A regular feature was the “news” from the children. One boy, from a leading church family, told how his father was clearing soot from the chimney when the b_____ brush caught fire!!

I left the Sunay School in 1950, not returning until 1953 after National Service and College. Then I became a teacher in the Senior Department when Sister Gwen Oddy was an able, devoted leader. The Church was fortunate to receive the services of such a lady who was so much appreciated by the congregation. I left in 1958 when I transferred to Secondary Education.

The first Youth Organisation joined was a Boys’ Guild that met on Monday evenings. There was little to do so I left after a year.

In September 1946, came Wilf Grove’s long promised Youth Club. At 16 I was one of the oldest members. The youngest were about 12 and it was a mixed club. Naturally, I was made treasurer, a post I held until I left in 1949. It was my duty to collect the 1d per week fees but later was responsible for the Guernsey holiday payments of several hundred pounds.

There were talks, games and craftwork, an activity in which I did not participate.

Frank New, newly demobilised from the RAF, became Assistant and then Joint Leader. Some of us were encouraged to purchase season tickets for the Theatre Royal where the Bristol Old Vic Company was achieving success and many famous performers were starting their careers. It was a pity that we were not taken only to suitable plays instead of everything.

During the Club’s first year we received, for a short while, visits from German prisoners-of-war. This was shortly before their release and return to Germany. Some we liked very much but in a few the Nazi ideology was not too low beneath the surface.

Bank Holidays were used for Club rambles and a large group of us would set out for the day.

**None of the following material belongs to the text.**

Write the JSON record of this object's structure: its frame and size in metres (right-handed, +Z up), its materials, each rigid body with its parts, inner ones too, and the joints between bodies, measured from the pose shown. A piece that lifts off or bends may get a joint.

Doddington Park and Kings Weston Downs were favourites.

Once, at Doddington, a stray dog joined the party and was very friendly and joined us as we left. The Taylor sisters claimed it because their father had talked about obtaining a dog. Frank accompanied the girls home to explain the situation and when Mr Taylor saw it he said it was a valuable thorough-bred and Frank should take it to the Police Station. The nearest one was then at Eastville and when he appeared with it he had a very frosty reception. The dog was very valuable and belonged to Lady Codrington. Half the police in South Gloucestershire were looking for it.

The event of the year, as we children saw it, was the Sunday School Outing.

A chartered train took us from Stapleton Road Station to Weston-super-Mare, terminating at the Excursion Station, Locking Road (now the site of a Tesco store). Often the train used the loop line around Temple Meads Station, sometimes halting near the odorous fertilizer factory. Usually, Mother and I travelled with Aunt Jin and Bert. The sequence of events was always the same…first to the beach near the Grand Pier for sand play and a picnic lunch, sometimes supplemented by chips from Coffin’s. Donkey rides were forbidden, Mother was convinced the animals would give their riders ringworm (Weymouth donkeys were safe and there was always a ride on them during the annual holiday). Ladies from the church and the Sunday School worked hard during the day preparing tea at the hall of one of the local free churches. We always went to the second session and, as they emerged, the first session people always seemed to make the same comment “Worse than last year”!

After tea the Grand Pier was visited. In those days an admission charge was made. Finally, before boarding the train home, everyone was given a bun. Archie Warwick was there to supervise the distribution and to wave us farewell. I used to wonder how he returned home as it was obvious he was not on the train.

One year I was selected to represent the Bristol District at the YMA (Youth Missionary Association of the Methodist Church) annual conference in Didsbury Teacher Training College. I was accompanied by two young ladies. The conference was a surprise to us – perhaps a shock would be a better word. Most of us attending were keen fund raisers for the Missionary Cause but the Methodist staff had different ideas – they wished to make us into missionaries to serve overseas. Most of the young men staged a revolt against this. One character thought he was there to ‘chat up’ all the attractive young ladies (not all were in this category!!) He had to have a ‘chat’ with the staff to moderate his conduct. Also present was a keen, earnest, conforming Irishman. He was ‘sorted out’. Everyone slept in individual study bedrooms, one corridor for the girls and another for the boys. In the early hours of the morning the Irishman was ‘sorted out’. Someone crept into his room and tied a rope to his bed. Others pulled his bed into the corridor and he woke up screaming.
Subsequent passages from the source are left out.